Хотя вряд ли красотку интересовал его интеллект — наверняка более важными являлись иные качества.
— Откуда я знаю? Мы знакомы всего полгода. Он гений.
— А с кем из учеников он был наиболее близок?
— С Гуревичем. Он им восхищался, не знаю, за что. Володя, он был, как Пушкин.
— Пушкин? — не понял следователь.
— Пушкин всегда поддерживал других писателей. Чем талантливее другой писатель, тем больше Пушкин им восхищался. Для него это был как бы брат. А для остальных писателей — враг и конкурент, и они друг друга ненавидели.
— По-вашему, ученые тоже ненавидят друг друга?
— Конечно. Тех, кто талантливей.
— А Бекетов был талантливее всех. Так его все ненавидели?
— Наверное.
— Вы не вспомните, Кристина, где вы были в среду около двенадцати?
Кристинка вскинула серые глаза и тихо, равнодушно произнесла:
— Вы долго будете меня мучить? Лучше бы застрелили. У вас ведь есть пистолет?
Талызин перепугался. С нее станется — возьмет и покончит с собой.
Девочка явно находится в состоянии шока, за ней нужен глаз да глаз!
— Давайте я вас отвезу домой.
— Там родители. Не хочу.
— А куда хотите?
— Никуда.
— Но у вас есть подруга, к которой… или кто-нибудь еще?

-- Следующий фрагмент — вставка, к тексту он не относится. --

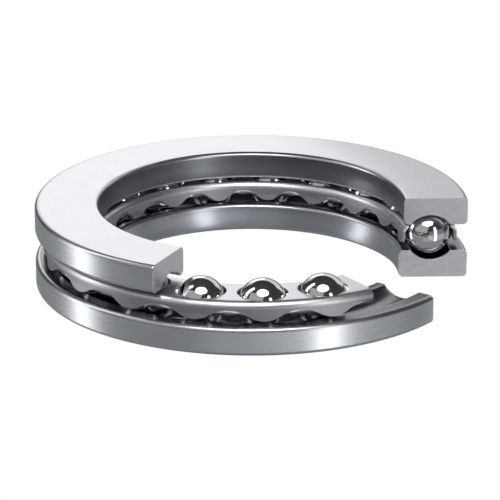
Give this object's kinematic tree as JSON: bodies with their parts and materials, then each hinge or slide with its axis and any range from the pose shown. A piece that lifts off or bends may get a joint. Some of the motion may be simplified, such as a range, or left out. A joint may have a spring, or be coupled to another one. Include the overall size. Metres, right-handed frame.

Кристина с удивлением слушала странного человека. При чем тут подруга или кто-нибудь еще? У нее есть он, Володя. Нет, вспоминать она не собиралась, это было слишком мучительно, только этого и не требовалось. Он был везде — внутри и снаружи, далеко и близко, в прошлом и в будущем.
— Я не могу вас здесь оставить. Уже поздно.
Чужой голос нудил под ухом, заглушая Володю. Уж лучше родители — они ходят на цыпочках и разговаривают шепотом.
— Хорошо, везите домой.
Дверь открыла женщина с лицом, столь явно выражающим тревогу, что Талызин поспешил сообщить:
— Ничего страшного не произошло. Просто уже поздно, и я решил подвезти вашу дочь на машине. Я следователь, меня зовут Игорь Витальевич.
— Спасибо!
Между тем Кристина молча проскользнула в комнату, зато в коридоре показался отец. Его лицо казалось еще более несчастным, чем у жены — если это можно себе представить. Конечно, грех добавлять им проблем, но выбора не было. Талызин шепотом произнес:
— Девочка в состоянии шока. Ей нельзя без присмотра — как бы ни сделала себе чего плохого… Может, успокоительное выпьет?
— Если мы попытаемся давить, она уйдет, — мрачно заметил отец. — Я так желал смерти этому негодяю, а теперь сам не рад. Во сволочь! Даже после смерти нет от него покоя!
Неприятная мысль зародилась у следователя в мозгу. Родители Кристины ненавидели Бекетова и желали ему смерти, о роковом тосте могли узнать от дочери, а яд… да, единственное утешение — не очень понятно, откуда им было заполучить пузырек с ядом. В любом случае, у него язык не поворачивался взять и спросить у людей, находящихся на последней грани отчаяния, где они были в среду около двенадцати. Нет, не сейчас! И он отправился домой. Хватит на сегодня!
Однако и дома не было покоя.
— Ну! — требовательно заявила Вика, едва муж поел. — Рассказывай!